Ron Sandler quite rightly pointed out that life insurance investment bonds are attractive to higher-rate taxpayers but it is questionable whether the Chancellor will withdraw their benefits and, even if he does, he is most unlikely to do it retrospectively. It is wise, therefore, for IFAs to advise higher-rate taxpaying clients to use investment bonds as part of their portfolio, especially if they are likely to need the 5 per cent tax-free income concession.

Even if more conservative clients do not wish to take risks, they can use an investment bond linked to a fund investing in UK gilts. However, at current levels, I believe that equity funds will give by far the best returns, especially as most of the major markets are around 40 per cent or more off their highs.

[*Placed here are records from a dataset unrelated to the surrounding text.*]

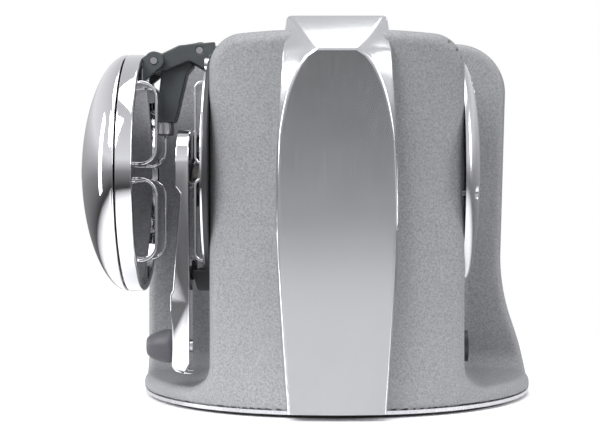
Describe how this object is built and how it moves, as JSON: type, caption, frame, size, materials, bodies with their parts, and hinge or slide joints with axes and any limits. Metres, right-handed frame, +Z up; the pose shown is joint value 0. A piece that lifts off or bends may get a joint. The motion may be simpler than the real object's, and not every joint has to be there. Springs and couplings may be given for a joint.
{
  "type": "electric can opener",
  "caption": "Countertop electric can opener with a textured casting, smooth centre band, flip-up chrome cover, cutter lever with knob, lid magnet arm and geared drive wheel.",
  "frame": {"origin": "on the underside of the non-slip pad, straight below the drive axis at mid width of the housing", "axes": "+Z up; -X towards the opening head and its cover; +Y towards the tall stand wall, so the free face with the band looks along -Y"},
  "size_m": [0.2702, 0.189, 0.219],
  "materials": {
    "textured_casting": "fine sand-textured silver paint on die-cast metal",
    "satin_silver": "smooth satin silver",
    "polished_chrome": "mirror-polished plating",
    "brushed_badge": "fine brushed plating",
    "black_plastic": "fine matt moulding",
    "arm_plastic": "satin charcoal moulding",
    "knob_plastic": "soft matt black",
    "pad_rubber": "matt rubber sheet",
    "zinc_steel": "zinc-plated",
    "hard_steel": "ground and hardened",
    "dark_steel": "blackened",
    "motor_steel": "laminated steel",
    "copper_wire": "enamelled wire",
    "bronze": "sintered bronze",
    "nylon": "natural nylon",
    "red_plastic": "moulded"
  },
  "bodies": {
    "body": {"stand_casting": "textured_casting", "housing_shell": "textured_casting", "centre_band": "satin_silver", "base_cover": "zinc_steel", "non_slip_pad": "pad_rubber", "base_screws": "zinc_steel", "front_shroud": "black_plastic", "front_bezel": "polished_chrome", "shaft_bushings": "bronze", "gear_plate": "zinc_steel", "tie_rods": "zinc_steel", "idler_axle": "hard_steel", "motor_stator": "motor_steel", "motor_coil": "copper_wire", "motor_front_bracket": "zinc_steel", "motor_rear_bracket": "zinc_steel", "cord_gland": "black_plastic", "terminal_block": "nylon", "switch_body": "black_plastic", "cover_bracket": "arm_plastic", "hinge_pins": "hard_steel", "lever_pivot_stud": "hard_steel", "rear_cap": "satin_silver", "rear_cap_screws": "dark_steel", "bracket_screws": "zinc_steel"},
    "drive": {"drive_shaft": "hard_steel", "drive_wheel": "hard_steel", "drive_gear": "nylon", "shaft_clip": "dark_steel"},
    "idler": {"idler_gear": "nylon"},
    "rotor": {"motor_rotor": "motor_steel", "cooling_fan": "black_plastic"},
    "lever": {"lever": "polished_chrome", "lever_knob": "knob_plastic", "knob_screw": "zinc_steel", "cutter_stud": "hard_steel"},
    "cutter": {"cutter_wheel": "hard_steel"},
    "magnet_arm": {"magnet_arm": "arm_plastic", "magnet_cup": "zinc_steel", "lid_magnet": "dark_steel"},
    "cover": {"cover_dome": "polished_chrome", "cover_ring": "polished_chrome", "cover_plate": "polished_chrome", "cover_badge": "brushed_badge", "cover_hinge": "arm_plastic"},
    "plunger": {"switch_plunger": "red_plastic"}
  },
  "joints": [
    {"name": "motor_spin", "type": "hinge", "parent": "body", "child": "rotor", "pos_m": [0, 0, 0.127], "axis": [1, 0, 0], "continuous": true},
    {"name": "idler_spin", "type": "hinge", "parent": "body", "child": "idler", "pos_m": [-0.05, 0, 0.08485], "axis": [1, 0, 0], "continuous": true},
    {"name": "drive_spin", "type": "hinge", "parent": "body", "child": "drive", "pos_m": [-0.08, 0, 0.127], "axis": [1, 0, 0], "continuous": true},
    {"name": "lever_swing", "type": "hinge", "parent": "body", "child": "lever", "pos_m": [-0.0825, 0.026, 0.1466], "axis": [1, 0, 0], "range_deg": [-30, 0]},
    {"name": "cutter_spin", "type": "hinge", "parent": "lever", "child": "cutter", "pos_m": [-0.0935, 0, 0.1436], "axis": [1, 0, 0], "continuous": true},
    {"name": "magnet_arm_lift", "type": "hinge", "parent": "body", "child": "magnet_arm", "pos_m": [-0.08, 0, 0.205], "axis": [0, 1, 0], "range_deg": [0, 8]},
    {"name": "cover_flip", "type": "hinge", "parent": "body", "child": "cover", "pos_m": [-0.1059, 0, 0.1983], "axis": [0, 1, 0], "range_deg": [0, 90]},
    {"name": "plunger_press", "type": "slide", "parent": "body", "child": "plunger", "axis": [0, 1, 0], "range_m": [0, 0.002], "stiffness_N_per_m": 200}
  ],
  "couplings": [
    {"joint": "idler_spin", "follows": "motor_spin", "ratio": -0.16667},
    {"joint": "drive_spin", "follows": "motor_spin", "ratio": 0.027778}
  ]
}
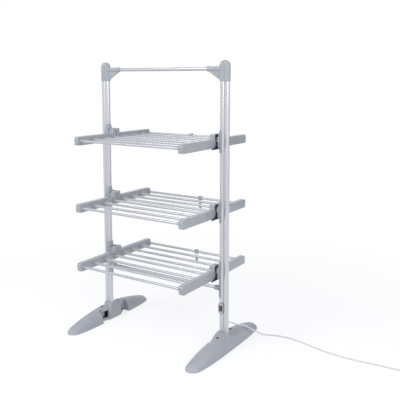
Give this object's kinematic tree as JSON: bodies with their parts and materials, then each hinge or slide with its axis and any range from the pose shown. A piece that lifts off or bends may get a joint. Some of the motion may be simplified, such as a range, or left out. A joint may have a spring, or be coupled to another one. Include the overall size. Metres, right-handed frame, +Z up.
{
  "type": "heated clothes airer",
  "caption": "Freestanding heated clothes airer: two posts on folding feet carry tiers of heated bars between end arms that fold up, with a top rail, a rocker switch and a mains cord.",
  "frame": {"origin": "on the floor, midway between the two posts", "axes": "+X from the left post to the right post, -Y towards the front, +Z up"},
  "size_m": [1.748, 0.6744, 1.42],
  "materials": {
    "satin_aluminium": "satin silver extrusion",
    "silver_bar": "silver coated tube",
    "grey_plastic": "fine grained moulding",
    "foot_plastic": "fine grained moulding",
    "switch_plastic": "smooth",
    "red_rocker": "smooth, lit from inside when on",
    "white_flex": "soft PVC sheath",
    "white_plug": "smooth moulding"
  },
  "bodies": {
    "frame": {"left_post": "satin_aluminium", "right_post": "satin_aluminium", "left_top_cap": "grey_plastic", "right_top_cap": "grey_plastic", "top_rail": "silver_bar", "cross_tube": "silver_bar", "top_left_bracket": "grey_plastic", "top_right_bracket": "grey_plastic", "middle_left_bracket": "grey_plastic", "middle_right_bracket": "grey_plastic", "lower_left_bracket": "grey_plastic", "lower_right_bracket": "grey_plastic", "left_foot_block": "foot_plastic", "right_foot_block": "foot_plastic", "switch_housing": "switch_plastic", "cord_gland": "white_flex", "mains_cord": "white_flex", "cord_coil": "white_flex", "mains_plug": "white_plug"},
    "top_front_wing": {"top_front_left_arm": "grey_plastic", "top_front_right_arm": "grey_plastic", "top_front_bar_1": "silver_bar", "top_front_bar_2": "silver_bar", "top_front_bar_3": "silver_bar", "top_front_bar_4": "silver_bar"},
    "top_back_wing": {"top_back_left_arm": "grey_plastic", "top_back_right_arm": "grey_plastic", "top_back_bar_1": "silver_bar", "top_back_bar_2": "silver_bar", "top_back_bar_3": "silver_bar", "top_back_bar_4": "silver_bar"},
    "middle_front_wing": {"middle_front_left_arm": "grey_plastic", "middle_front_right_arm": "grey_plastic", "middle_front_bar_1": "silver_bar", "middle_front_bar_2": "silver_bar", "middle_front_bar_3": "silver_bar", "middle_front_bar_4": "silver_bar"},
    "middle_back_wing": {"middle_back_left_arm": "grey_plastic", "middle_back_right_arm": "grey_plastic", "middle_back_bar_1": "silver_bar", "middle_back_bar_2": "silver_bar", "middle_back_bar_3": "silver_bar", "middle_back_bar_4": "silver_bar"},
    "lower_front_wing": {"lower_front_left_arm": "grey_plastic", "lower_front_right_arm": "grey_plastic", "lower_front_bar_1": "silver_bar", "lower_front_bar_2": "silver_bar", "lower_front_bar_3": "silver_bar", "lower_front_bar_4": "silver_bar"},
    "lower_back_wing": {"lower_back_left_arm": "grey_plastic", "lower_back_right_arm": "grey_plastic", "lower_back_bar_1": "silver_bar", "lower_back_bar_2": "silver_bar", "lower_back_bar_3": "silver_bar", "lower_back_bar_4": "silver_bar"},
    "left_front_foot": {"left_front_foot_half": "foot_plastic"},
    "left_back_foot": {"left_back_foot_half": "foot_plastic"},
    "right_front_foot": {"right_front_foot_half": "foot_plastic"},
    "right_back_foot": {"right_back_foot_half": "foot_plastic"},
    "rocker": {"switch_rocker": "red_rocker"}
  },
  "joints": [
    {"name": "top_front_fold", "type": "hinge", "parent": "frame", "child": "top_front_wing", "pos_m": [0, -0.0125, 1.0545], "axis": [1, 0, 0], "range_deg": [-90, 0]},
    {"name": "top_back_fold", "type": "hinge", "parent": "frame", "child": "top_back_wing", "pos_m": [0, 0.0125, 1.0545], "axis": [1, 0, 0], "range_deg": [0, 90]},
    {"name": "middle_front_fold", "type": "hinge", "parent": "frame", "child": "middle_front_wing", "pos_m": [0, -0.0125, 0.7095], "axis": [1, 0, 0], "range_deg": [-90, 0]},
    {"name": "middle_back_fold", "type": "hinge", "parent": "frame", "child": "middle_back_wing", "pos_m": [0, 0.0125, 0.7095], "axis": [1, 0, 0], "range_deg": [0, 90]},
    {"name": "lower_front_fold", "type": "hinge", "parent": "frame", "child": "lower_front_wing", "pos_m": [0, -0.0125, 0.4025], "axis": [1, 0, 0], "range_deg": [-90, 0]},
    {"name": "lower_back_fold", "type": "hinge", "parent": "frame", "child": "lower_back_wing", "pos_m": [0, 0.0125, 0.4025], "axis": [1, 0, 0], "range_deg": [0, 90]},
    {"name": "left_front_foot_swing", "type": "hinge", "parent": "frame", "child": "left_front_foot", "pos_m": [-0.375, -0.064, 0.033], "axis": [0, 0, 1], "range_deg": [0, 90]},
    {"name": "left_back_foot_swing", "type": "hinge", "parent": "frame", "child": "left_back_foot", "pos_m": [-0.375, 0.064, 0.033], "axis": [0, 0, 1], "range_deg": [-90, 0]},
    {"name": "right_front_foot_swing", "type": "hinge", "parent": "frame", "child": "right_front_foot", "pos_m": [0.375, -0.064, 0.033], "axis": [0, 0, 1], "range_deg": [-90, 0]},
    {"name": "right_back_foot_swing", "type": "hinge", "parent": "frame", "child": "right_back_foot", "pos_m": [0.375, 0.064, 0.033], "axis": [0, 0, 1], "range_deg": [0, 90]},
    {"name": "rocker_tilt", "type": "hinge", "parent": "frame", "child": "rocker", "pos_m": [0.3635, -0.012, 0.203], "axis": [1, 0, 0], "range_deg": [-16, 0]}
  ],
  "couplings": [
    {"joint": "lower_front_fold", "follows": "middle_front_fold", "ratio": 1},
    {"joint": "lower_back_fold", "follows": "middle_back_fold", "ratio": 1}
  ]
}
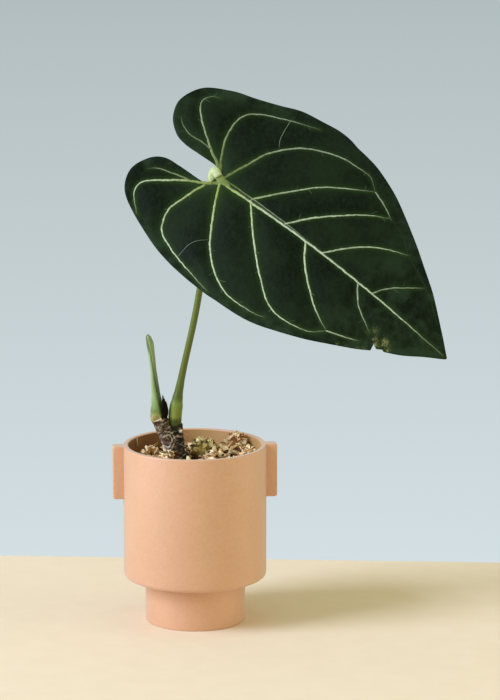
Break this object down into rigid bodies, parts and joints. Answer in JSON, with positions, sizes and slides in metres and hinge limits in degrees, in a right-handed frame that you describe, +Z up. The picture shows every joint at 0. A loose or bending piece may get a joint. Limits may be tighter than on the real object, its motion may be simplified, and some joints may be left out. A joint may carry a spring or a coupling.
{
  "type": "potted anthurium regale",
  "caption": "Velvet-leaved aroid with a large heart-shaped veined leaf and a new shoot, growing in a footed matte ceramic pot with flat side tabs.",
  "frame": {"origin": "centre of the flat underside of the pot's foot, on the pot's turning axis", "axes": "+Z up, the pot's tabs along X, the blade's tip towards +X and -Y, and the blade's upper face towards -Y"},
  "size_m": [0.2839, 0.1618, 0.4697],
  "materials": {
    "ceramic": "matte",
    "bark_mix": "matte",
    "dry_moss": "matte",
    "rhizome": "matte",
    "stalk": "satin",
    "young_leaf": "satin",
    "dry_sheath": "matte",
    "velvet_leaf": "matte"
  },
  "bodies": {
    "root": {"pot": "ceramic", "potting_mix": "bark_mix", "moss_clump_1": "dry_moss", "moss_clump_2": "dry_moss", "moss_clump_3": "dry_moss", "moss_clump_4": "dry_moss", "moss_clump_5": "dry_moss", "moss_clump_6": "dry_moss", "moss_clump_7": "dry_moss", "moss_clump_8": "dry_moss", "rhizome": "rhizome", "petiole": "stalk", "new_shoot": "young_leaf", "dried_sheath": "dry_sheath", "leaf_blade": "velvet_leaf"}
  },
  "joints": []
}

Provided that stockmarkets recover over the next year or so, which I expect them to do, with-profits bonds are the lower-risk answer for the more cautious but do make sure you choose funds that are well backed or have a strong parent company. Those companies with most of their assets invested in equities or commercial property should outperform those invested mainly in fixed-interest investments.

It is worth remembering also that one of the biggest benefits of investment bonds is that they are the only asset which it is possible to give away without triggering a tax liability.

Investment bonds are particularly useful for those who are higher-rate taxpayers now and are likely to become basic-rate taxpayers when they retire and, effectively, can enjoy a 5 per cent tax-free income, equivalent to 8.33 per cent growth, for ever.

I believes that much more use should be made of investment bonds while these benefits are still available.